The Scottish Government and Parliament’s Joint Budget Review in relation to incorporating climate change in budget decisions, concluded in December 2022. An update on the three strands of work that came from the Review was recently sent to the conveners of the NZET and FPAC Committees:
- The inclusion of an enhanced climate narrative within budget documentation was discharged through the 2023-24 Scottish Budget cycle
- A revised approach to undertaking a climate impact taxonomy of budget lines, including expansion from solely capital to both capital and resource is currently in development
- We are considering options for delivery of a net zero assessment which will be suitable for Scottish Government’s policy making process and expect to run a pilot by the end of Quarter 4 of 2023
Finally, the work that is going on across the Parliament ‘Developing a model for parliamentary scrutiny of climate change’ is also relevant.
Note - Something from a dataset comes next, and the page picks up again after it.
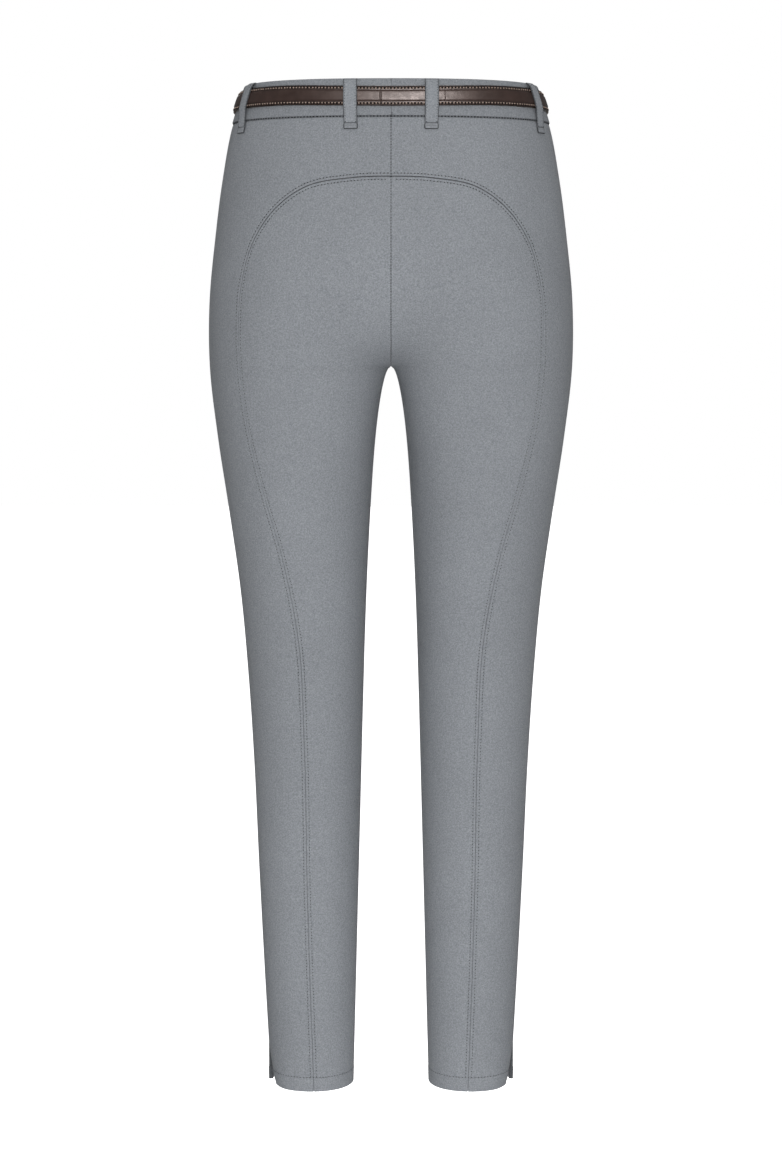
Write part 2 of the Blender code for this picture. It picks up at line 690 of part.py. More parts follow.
def add_keeper(parts, cutters):
    """A leather loop that holds the tail on the fixed end."""
    thick = KEEPER_FRONT_LIFT - KEEPER_BACK_LIFT
    high = BELT_HEIGHT + 2 * (KEEPER_SLACK + KEEPER_THICKNESS)
    place = waist_frame(KEEPER_X) @ Matrix.Translation((0.0, 0.0, KEEPER_BACK_LIFT + thick / 2))
    keeper = add_box("keeper", (KEEPER_WIDTH, high, thick), place)
    for holder in list(keeper.users_collection):
        holder.objects.unlink(keeper)
    parts.objects.link(keeper)
    keeper.data.materials.append(material("keeper", LEATHER_FINISH))
    inside = (2 * KEEPER_WIDTH, high - 2 * KEEPER_THICKNESS, thick - 2 * KEEPER_THICKNESS)
    cutter = add_box("keeper_inside", inside, place)
    move_to(cutter, cutters)
    cut(keeper, cutter)


def main():
    clear_scene()
    parts = collection(NAME)
    cutters = collection(f"{NAME}_cutters")
    for side_name, side in SIDES.items():
        add_leg_panels(side_name, side, parts)
        for place in LOOP_PLACES:
            add_loop(f"{place.name}_{side_name}", place, side, parts)
    add_waistband(parts)
    add_fly(parts)
    add_belt(parts, cutters)
    add_wire("buckle_frame", frame_route(), WIRE_DIAMETER, True, parts)
    add_wire("buckle_prong", prong_route(), PRONG_DIAMETER, False, parts)
    add_keeper(parts, cutters)


main()
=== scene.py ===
"""The looks of the riding breeches: fine cloth shells with their seams and stitches, belt and buckle.

Metres, in the frame of the solids: the wearer faces -Y, and the origin is the middle of the waist opening.
surface(turn, drop) is a point of the cloth on the wearer's left half: drop is the way down from the
waistband's top edge, and turn runs round that half from the centre front, or from the inseam on a leg
(0), over the outside of the leg (0.5) to the centre back, or to the inseam again (1). A lift moves a
point off the cloth along its normal, outwards positive.
"""

import math
from collections import namedtuple

import bmesh
import bpy
import numpy as np
from mathutils import Matrix, Vector
from mathutils.kdtree import KDTree


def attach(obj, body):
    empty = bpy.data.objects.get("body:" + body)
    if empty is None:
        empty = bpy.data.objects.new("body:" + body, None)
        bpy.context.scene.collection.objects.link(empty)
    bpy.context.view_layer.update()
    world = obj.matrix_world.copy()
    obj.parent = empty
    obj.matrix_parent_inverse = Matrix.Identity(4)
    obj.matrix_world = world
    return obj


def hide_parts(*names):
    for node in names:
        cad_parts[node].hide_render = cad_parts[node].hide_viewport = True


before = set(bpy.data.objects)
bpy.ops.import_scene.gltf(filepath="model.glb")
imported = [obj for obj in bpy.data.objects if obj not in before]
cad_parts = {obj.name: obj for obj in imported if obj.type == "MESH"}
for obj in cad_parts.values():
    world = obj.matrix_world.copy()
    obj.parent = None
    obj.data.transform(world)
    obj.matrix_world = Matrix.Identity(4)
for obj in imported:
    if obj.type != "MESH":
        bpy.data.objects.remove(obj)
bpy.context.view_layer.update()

BODY = "root"
SIDES = {"left": 1.0, "right": -1.0}
RANDOM = np.random.default_rng(7)


def table(columns, *rows):
    """A table whose columns have names."""
    record = namedtuple("Record", columns)
    return tuple(record(*row) for row in rows)


# ---------- sizes shared with the solids

NORMAL_STEP = 1e-4
SLOPE_STEP = 0.002
FINE_STEPS = 240
LENGTH = 0.967
RISE = 0.263
FRONT_DIP = 0.012
CLOTH = 0.0015
GAP = 0.0003
SEAT_LOBES = 0.180
LEG_GAP, LEG_GAP_FADE, LEG_GAP_POWER = 0.0188, 0.105, 1.6
LEG_SPREAD = 0.0260
ARCH, ARCH_FADE = 0.0034, 0.095
CLEFT, CLEFT_EASE = 2.2, 0.035
INSEAM_FORWARD, INSEAM_FADE = 0.03, 0.100

SECTIONS = table(
    "drop side front back middle square",
    (0.000, 0.1382, -0.0970, 0.0990, 0.000, 2.50),
    (0.035, 0.1502, -0.1010, 0.1040, 0.001, 2.35),
    (0.086, 0.1602, -0.1050, 0.1140, 0.003, 2.25),
    (0.140, 0.1673, -0.1060, 0.1210, 0.005, 2.25),
    (0.200, 0.1730, -0.1020, 0.1230, 0.007, 2.25),
    (0.263, 0.1733, -0.0950, 0.1120, 0.007, 2.20),
    (0.330, 0.1665, -0.0890, 0.0960, 0.003, 2.15),
    (0.400, 0.1566, -0.0850, 0.0820, -0.001, 2.10),
    (0.480, 0.1461, -0.0800, 0.0690, -0.005, 2.10),
    (0.560, 0.1393, -0.0740, 0.0590, -0.007, 2.10),
    (0.650, 0.1338, -0.0640, 0.0530, -0.005, 2.10),
    (0.750, 0.1294, -0.0510, 0.0520, 0.000, 2.10),
    (0.860, 0.1242, -0.0435, 0.0480, 0.001, 2.10),
    (0.967, 0.1185, -0.0410, 0.0420, 0.001, 2.10),
)
SEAT_SEAM = table(
    "x drop",
    (0.0000, 0.0892), (0.0400, 0.0908), (0.0780, 0.098), (0.1060, 0.117), (0.1260, 0.145),
    (0.1380, 0.185), (0.1410, 0.235), (0.1360, 0.305), (0.1210, 0.375), (0.1030, 0.440),
    (0.0880, 0.520), (0.0830, 0.620), (0.0805, 0.770), (0.0750, 0.967),
)
CENTRE_BACK_START = 0.0025
OUTSEAM_TURN = 0.5
OUTSEAM_BACK, OUTSEAM_SHIFT_START = 0.022, 0.700
SLIT_HEIGHT, SLIT_BACK, SLIT_FRONT, SLIT_POWER = 0.040, 0.050, 0.030, 1.2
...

The Conveners Group has identified climate change and net zero as key strategic cross-committee issues, with this work aiming to facilitate more coherent scrutiny of climate legislation. Conveners Group proposals to strengthen cross-cutting scrutiny of climate change and net zero include annual updates from the Climate Change Committee and to commission research on how climate change impacts on policy areas across subject committees.